The Down and Dirty of Overdrafting

In our last article we touched on the fact that you can take out a payday loan to avoid overdrafting on a checking account, because banks usually charge more than a reliable payday loan lender. We thought we’d explore this topic a little further.

Overdrafting is a fairly simple concept. It happens when you write a check for, withdraw or debit more money than your available balance in your checking account. It happens to many people. You’re busy running around taking care of your life, paying bills, buying groceries and putting gas in your car, all the while not paying close attention to your balance. Then, you get your account statement only to find a hefty fee staring you in the face.

Many banks charge as much as $40 every time you overdraw your account. This is regardless of the amount of the transaction, so you might end up paying over $40 for a $4 gallon of milk. In fact, banks collected $38.5 billion in debit-card overdraft fees in 2009, according to Moebs Services, an economic research firm.

Because of a law that went into effect this summer, you must opt in to your bank’s overdraft protection program. If you don’t, your transaction will be declined when you are about to overdraft. If you opt in, you will still be slapped with those hefty fees.

We want you to know there are ways of avoiding this situation. The simplest and easiest way is to keep track of all your transactions in an old-fashioned check register. We know it might seem tedious, but it’s a tried and true way of keeping track of your expenses. It also gives you an up-close view of all of your purchases, so you have a better idea of where your money is going.

If this simply seems too tiresome for you, you can also religiously check your bank account balance online, but we mean religiously! If you’re already a serial overdrafter, you need to be sure to take a moment to look at your account balance every night, think through the purchases you plan to make the next day and make sure they will not amount to more than your available balance.

There is a separate option if you have a savings account with a decent balance. Some banks offer overdraft protection where a savings account is used as a backup for your checking account. You are still charged, but the fees are usually in the $5-$10 range.

We know that life can be chaotic and sometimes you just don’t have time to plan ahead or keep track of all of your transactions. In the worst case scenario that you’ve written a check that is going to bounce, and you don’t have a savings account to draw from, you always have the option of taking out a payday loan. The fees are usually significantly lower than what your bank will charge for an overdraft. Don’t be afraid to take this option if you need money to pay for necessities like prescriptions and food, and you’re about to overdraft your account anyway. Just be sure to plan ahead the next time, try to work within your budget and always keep track of your balance.

Car Title Loans

There are many different types of short-term loans that you can take advantage of in order to get out of a financial rough spot. We all have times when we’re tight on cash and many of us have less than desirable credit scores these days. This is when short-term loans can be helpful. Today, we want to share another loan option with you: the car title loan.

A car title loan is simply a loan where you provide your car title as collateral for the loan. Interest rates may be higher than a traditional loan, because lenders usually don’t check your credit, nor do they perform extensive income verification. For many, this is the appeal of the loan. If your stats aren’t great on paper, but you will be able to pay the money back on time, this might be the option for you.
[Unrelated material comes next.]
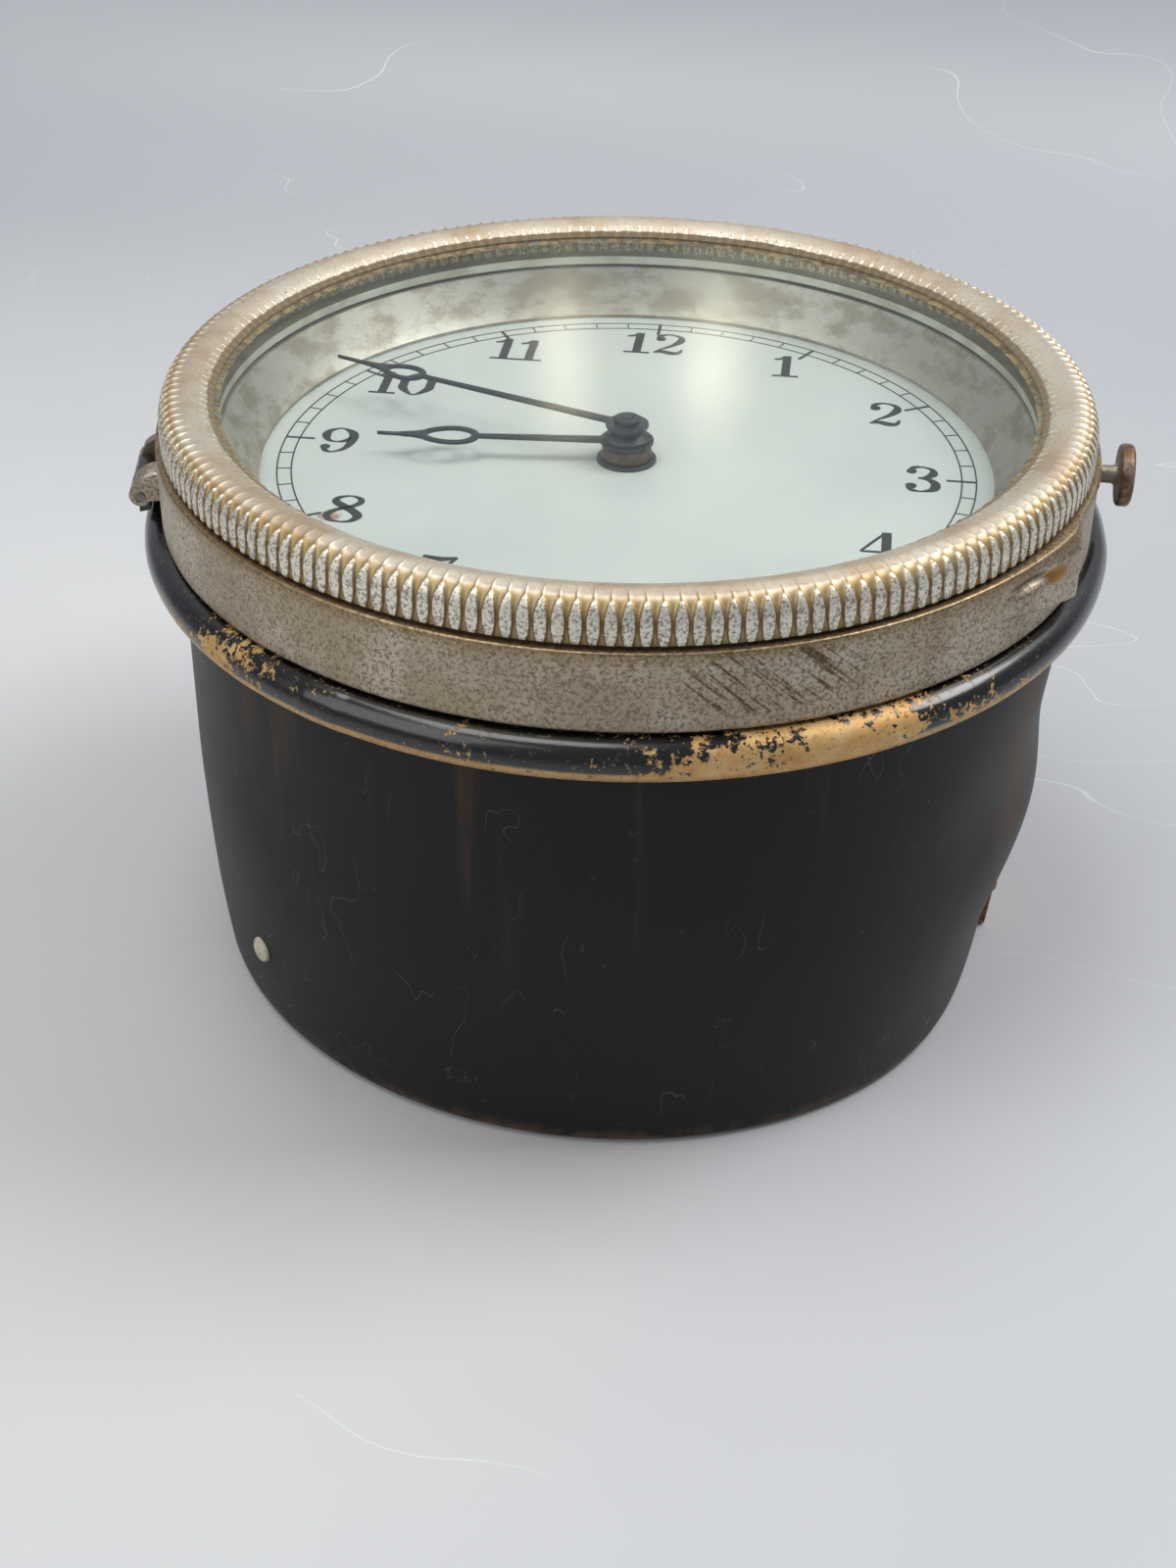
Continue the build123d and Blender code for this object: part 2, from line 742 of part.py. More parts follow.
def pallet_lever():
    away = bearing(lever_at, balance_at)
    to_wheel = bearing(lever_at, escape_at)
    hub = disc(1.1, escape_wheel_z, escape_wheel_z + 0.6, lever_at)
    fork = Rot(0, 0, away) * Pos(1.8, 0, 0) * Box(3.6, 0.7, 0.6, align=centred)
    arms = Rot(0, 0, to_wheel) * Pos(0.2, 0, 0) * Box(0.8, 6.4, 0.6, align=centred)
    stones = [Rot(0, 0, to_wheel) * Pos(1.0, side * 3.0, 0) * Box(1.6, 0.5, 0.6, align=centred) for side in (-1, 1)]
    lever = Pos(*lever_at, escape_wheel_z) * (fork + arms + stones[0] + stones[1])
    lever -= disc(escape_r + 0.25, 0, 100, escape_at)
    return hub + lever + disc(arbor_r, back_plate_z + 0.1, plate_top_z - 0.1, lever_at)


balance_r = 5.6


def balance_wheel():
    rim = ring(balance_r, balance_r - 0.9, balance_z, balance_z + 1.0, balance_at)
    arm = Pos(*balance_at, balance_z) * Box(2 * balance_r - 0.9, 0.9, 0.7, align=centred)
    hub = disc(1.3, balance_z, balance_z + 1.0, balance_at)
    return rim + arm + hub - disc(arbor_r, 0, 100, balance_at)


def balance_staff():
    roller = disc(1.5, escape_wheel_z + 0.9, escape_wheel_z + 1.3, balance_at)
    pin_at = reach(balance_at, 1.2, bearing(balance_at, lever_at))
    pin = disc(0.2, escape_wheel_z, escape_wheel_z + 0.9, pin_at)
    return disc(arbor_r, back_plate_z + 0.1, plate_top_z - 0.1, balance_at) + roller + pin


def hairspring():
    return spiral(balance_at, 1.0, 0.5, 5, 0.12, balance_z + 1.5, balance_z + 1.8)


# Motion work and hands
cannon_r = 0.9
hour_pipe_in_r = cannon_r + 0.08
hour_pipe_r = 1.45


def cannon_pinion():
    pipe = disc(cannon_r, motion_z, minute_hand_z)
    pipe += gear(cannon_teeth, minute_module, motion_z, motion_z + 0.8, centre_at, 0, pinion_tooth)
    return pipe - disc(arbor_r + running_gap, 0, 100)


def minute_wheel():
    wheel = gear(minute_teeth, minute_module, motion_z + 0.1, motion_z + 0.7, minute_at, minute_phase)
    return wheel - disc(stud_r + running_gap, 0, 100, minute_at)


def minute_wheel_pinion():
    low_z = motion_z + 0.7
    leaves = gear(minute_leaves, hour_module, low_z, low_z + 1.1, minute_at, 0, pinion_tooth)
    return leaves - disc(stud_thin_r + running_gap, 0, 100, minute_at)


stud_thin_r = 0.5


def minute_wheel_stud():
    thick = disc(stud_r, front_plate_z, motion_z + 0.7, minute_at)
    shoulder = disc(stud_r + 0.5, plate_top_z, motion_z - 0.1, minute_at)
    return thick + shoulder + disc(stud_thin_r, motion_z + 0.7, motion_z + 1.9, minute_at)


def hour_wheel():
    low_z = motion_z + 1.1
    wheel = gear(hour_teeth, hour_module, low_z, low_z + 0.6, centre_at, hour_phase)
    return wheel + disc(hour_pipe_r, low_z, hour_hand_z) - disc(hour_pipe_in_r, 0, 100)


def hand(length, ring_at, ring_half, ring_width, hub_r, hole_r, z, angle):
    # A tapering stem, an open ring and a fine tip, with a round hub.
    near = ring_at - ring_half
    far = ring_at + ring_half
    stem = make_face(Polyline((0, -0.55), (near + 0.4, -0.3), (near + 0.4, 0.3), (0, 0.55), close=True))
    tip = make_face(Polyline((far - 0.4, -0.42), (length, -0.08), (length, 0.08), (far - 0.4, 0.42), close=True))
    eye = Pos(ring_at, 0) * Ellipse(ring_half, ring_width)
    hole = Pos(ring_at, 0) * Ellipse(ring_half - hand_ring_metal, ring_width - hand_ring_metal)
    shape = Circle(hub_r) + stem + tip + eye - hole - Circle(hole_r)
    return Pos(0, 0, z) * Rot(0, 0, angle) * extrude(shape, hand_thick)


def hour_hand():
    return hand(hour_hand_length, hour_ring_at, hour_ring_half, hour_ring_width, 2.5, hour_pipe_in_r,
                hour_hand_z, hour_hand_angle)


def minute_hand():
    return hand(minute_hand_length, minute_ring_at, minute_ring_half, minute_ring_width, 2.2,
                arbor_r + running_gap, minute_hand_z, minute_hand_angle)


def minute_collet():
    low_z = minute_hand_z + hand_thick
    return ring(1.2, arbor_r + running_gap, low_z, low_z + 0.5)


makers = [
    mounting_can, rim_bead, can_rivets, fixing_lug, can_hinge_knuckle,
    case_band, thumb_lip, band_hinge_leaf, hinge_pin, movement_ring, dial_surround, dial, dial_feet,
    dial_washer, front_plate, plate_screws, back_plate, pillars, pillar_screws, dust_cover, cover_screws,
    set_pin_bush, winding_stud, click_stud, minute_wheel_stud,
    bezel, glass, glass_ring, winding_ring, set_pin_stem, set_pin_knob,
    winding_pinion, barrel_arbor, ratchet_wheel, ratchet_click,
    barrel_drum, barrel_lid, mainspring, intermediate_pinion, intermediate_wheel, centre_pinion,
    centre_wheel, third_pinion, third_wheel, fourth_pinion, fourth_wheel, escape_pinion, escape_wheel,
    pallet_lever, balance_wheel, balance_staff, hairspring,
    cannon_pinion, minute_wheel, minute_wheel_pinion, hour_wheel, hour_hand, minute_hand, minute_collet,
]

os.makedirs("parts", exist_ok=True)
for maker in makers:
    export_step(maker(), f"parts/{maker.__name__}.step")

for name, place in (
    ("barrel", barrel_at), ("intermediate", mid_at), ("third", third_at), ("fourth", fourth_at),
    ("escape", escape_at), ("lever", lever_at), ("balance", balance_at), ("minute wheel", minute_at),
    ("winding pinion", winding_at), ("click", click_at),
):
    print(f"{name} axis at {place[0]:.4f} {place[1]:.4f}")
print(f"hinge r {hinge_r:.3f} z {hinge_z:.3f}, bead r {bead_r:.3f} z {bead_z:.3f}, mouth r {mouth_r:.3f}")
print(f"band {band_z:.3f} to {band_top_z:.3f}, bezel top {bezel_top_z:.3f}, glass {glass_z:.3f} to {glass_top_z:.3f}")
print(f"set pin z {set_pin_z:.3f}, winding z {winding_z:.3f}, motion z {motion_z:.3f}")
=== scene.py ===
import bmesh
import bpy
import json
import math
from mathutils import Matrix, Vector, noise


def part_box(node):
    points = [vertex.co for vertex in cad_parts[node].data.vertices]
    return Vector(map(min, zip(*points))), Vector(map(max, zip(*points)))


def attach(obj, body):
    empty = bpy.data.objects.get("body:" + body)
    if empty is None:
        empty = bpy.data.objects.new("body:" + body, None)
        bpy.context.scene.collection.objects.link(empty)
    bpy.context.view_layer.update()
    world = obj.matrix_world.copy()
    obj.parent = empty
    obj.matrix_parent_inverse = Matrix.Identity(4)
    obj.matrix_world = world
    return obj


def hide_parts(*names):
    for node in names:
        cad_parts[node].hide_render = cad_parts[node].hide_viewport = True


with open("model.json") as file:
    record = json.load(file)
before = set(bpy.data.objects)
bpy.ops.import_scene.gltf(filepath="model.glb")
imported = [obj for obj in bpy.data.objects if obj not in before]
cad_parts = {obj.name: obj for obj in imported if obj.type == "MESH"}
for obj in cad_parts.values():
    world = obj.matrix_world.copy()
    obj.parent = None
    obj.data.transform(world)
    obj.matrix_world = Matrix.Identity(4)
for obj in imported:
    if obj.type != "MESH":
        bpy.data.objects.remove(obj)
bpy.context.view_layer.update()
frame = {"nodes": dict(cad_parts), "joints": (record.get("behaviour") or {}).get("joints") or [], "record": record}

mm = 0.001
fullTurn = 2 * math.pi


def lowHigh(node):                       # a CAD node's corners, in millimetres
    low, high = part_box(node)
    return low / mm, high / mm


# ---- the camera
shot = {
    "azimuth": 6.71,
    "elevation": 34.08,
    "roll": 0.87,
    "distance": 206.2,
    "lens": 51.75,
    "target": (-1.0, -17.8, 23.8),
}


def makeCamera():
    turn, tilt = math.radians(shot["azimuth"]), math.radians(shot["elevation"])
    back = Vector((math.sin(turn) * math.cos(tilt), -math.cos(turn) * math.cos(tilt), math.sin(tilt)))
    data = bpy.data.cameras.new("camera")
    data.lens = shot["lens"]
    data.sensor_width = 36
    data.clip_start = 0.01
    camera = bpy.data.objects.new("camera", data)
    camera.location = (Vector(shot["target"]) + back * shot["distance"]) * mm
    aim = back.to_track_quat("Z", "Y").to_matrix().to_4x4()
    camera.rotation_euler = aim.to_euler()
    camera.rotation_euler.rotate_axis("Z", math.radians(shot["roll"]))
    bpy.context.collection.objects.link(camera)
    bpy.context.scene.camera = camera
    bpy.context.scene.view_settings.view_transform = "Standard"


makeCamera()
print("camera ready")


# ---- shader maths
class Flow:                              # a socket that takes part in arithmetic
    def __init__(self, paint, socket):
        self.paint = paint
        self.socket = socket

    def maths(self, operation, *others):
        return self.paint.node("ShaderNodeMath", {"operation": operation}, dict(enumerate((self, *others))))

    def flipped(self, operation, other):
        return self.paint.node("ShaderNodeMath", {"operation": operation}, {0: other, 1: self})

    def __add__(self, other):
        return self.maths("ADD", other)

    def __sub__(self, other):
        return self.maths("SUBTRACT", other)

    def __mul__(self, other):
        return self.maths("MULTIPLY", other)

    def __truediv__(self, other):
        return self.maths("DIVIDE", other)

    def __pow__(self, other):
        return self.maths("POWER", other)

    def __rsub__(self, other):
        return self.flipped("SUBTRACT", other)

    def __rtruediv__(self, other):
        return self.flipped("DIVIDE", other)

    __radd__ = __add__
    __rmul__ = __mul__

    def fade(self, low, high):           # 0 below low, 1 above high, smooth between
        return self.paint.node(
            "ShaderNodeMapRange", {"interpolation_type": "SMOOTHSTEP"},
            {0: self, 1: low, 2: high, 3: 0.0, 4: 1.0})

    def hump(self, middle, half):        # 1 at the middle, 0 at half away and beyond
        return 1 - (self - middle).maths("ABSOLUTE").fade(0.0, half)


class Paint:
    def __init__(self, name):
        self.material = bpy.data.materials.new(name)
        self.material.use_nodes = True
        self.tree = self.material.node_tree
        self.tree.nodes.clear()
        place = self.node("ShaderNodeTexCoord", out="Object")
        self.place = self.node("ShaderNodeVectorMath", {"operation": "SCALE"}, {0: place, "Scale": 1 / mm})
        self.x, self.y, self.z = (
            self.node("ShaderNodeSeparateXYZ", None, {0: self.place}, out=axis) for axis in range(3))
        self.angle = self.y.maths("ARCTAN2", self.x)
        self.radius = (self.x * self.x + self.y * self.y) ** 0.5

    def node(self, kind, settings=None, sockets=None, out=0):
        made = self.tree.nodes.new(kind)
        for key, value in (settings or {}).items():
            if key == "stops":
                self.setStops(made.color_ramp, value)
            else:
                setattr(made, key, value)
        for key, value in (sockets or {}).items():
            if isinstance(value, Flow):
                self.tree.links.new(value.socket, made.inputs[key])
            else:
                made.inputs[key].default_value = value
        return Flow(self, made.outputs[out])

    def setStops(self, ramp, stops):
        while len(ramp.elements) < len(stops):
            ramp.elements.new(0.5)
        for element, (position, colour) in zip(ramp.elements, stops):
            element.position = position
            element.color = (*colour, 1)

    def wrapped(self, size):             # coordinates laid flat round the axis
        return self.node("ShaderNodeCombineXYZ", None, {0: self.angle * size, 1: self.z, 2: self.radius})

    def scaled(self, place, stretch):
        return self.node("ShaderNodeVectorMath", {"operation": "MULTIPLY"}, {0: place, 1: stretch})

    def noise(self, scale, detail=4.0, rough=0.55, place=None, stretch=None, seed=0.0):
        place = place or self.place
        place = self.scaled(place, stretch) if stretch else place
        return self.node("ShaderNodeTexNoise", {"noise_dimensions": "4D"},
                         {"Vector": place, "W": seed, "Scale": scale, "Detail": detail, "Roughness": rough})

    def cells(self, scale, place=None, seed=0.0):
        return self.node("ShaderNodeTexVoronoi", {"voronoi_dimensions": "4D"},
                         {"Vector": place or self.place, "W": seed, "Scale": scale}, out="Distance")

    def mix(self, amount, first, second, way="MIX"):
        first, second = ((*c, 1) if isinstance(c, tuple) else c for c in (first, second))
        return self.node("ShaderNodeMix", {"data_type": "RGBA", "blend_type": way},
                         {0: amount, 6: first, 7: second}, out=2)

    def bump(self, height, depth, strength=1.0):
        return self.node("ShaderNodeBump", None,
                         {"Height": height, "Distance": depth * mm, "Strength": strength})

    def finish(self, colour, roughness, metallic=0.0, normal=None, coat=0.0, fixed=None):
        colour = (*colour, 1) if isinstance(colour, tuple) else colour
        sockets = {"Base Color": colour, "Roughness": roughness, "Metallic": metallic, "Coat Weight": coat}
        if normal:
            sockets["Normal"] = normal
        shader = self.node("ShaderNodeBsdfPrincipled", None, {**sockets, **(fixed or {})})
        return self.output(shader)

    def output(self, shader):
        end = self.tree.nodes.new("ShaderNodeOutputMaterial")
        self.tree.links.new(shader.socket, end.inputs["Surface"])
        return self.material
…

Like a payday loan, car title loans are only meant for financial emergencies. After all, this is your car we are talking about! The relative daily importance of your car might vary depending on where you live and what you do for a living. For instance, if you live in Los Angeles and you need your car to drive to the office every day, you may not want to borrow against it. On the other hand, if you live in New York and take the subway to work most days, borrowing against your car may not be such a big risk. Even if you have the latter situation, you still only want to take out a car title loan if you are truly in a financial crisis.

If you are going to default on your rent check, or you have a sudden medical emergency, and you don’t have the credit to get a traditional loan, a car title loan from a trustworthy lender may be the best option for you. As we mentioned before, be sure evaluate your priorities and needs before taking out one of these loans. No concert ticket, Louis Vuitton bag or last-minute trip to Vegas can justify risking your wheels.

Shocking Statistics on Financial Literacy

We just saw these statistics online and wanted to share them with our readers:

40% of Americans say they live beyond their means.
50% of Americans live paycheck to paycheck.
Only 32% of American parents talk to their children regularly about personal finance.
Only 21% of graduating high school students participate in financial literacy courses.
In 2016, students surveyed by the Jumpstart Coalition scored lower on basic financial literacy test than their predecessors in 2014.
20% of employees are unable to carry out normal work activities three days per week due to financial concerns.
43% of adults at the lowest level of financial literacy live in poverty, compared to 4% of those at the highest level of financial literacy.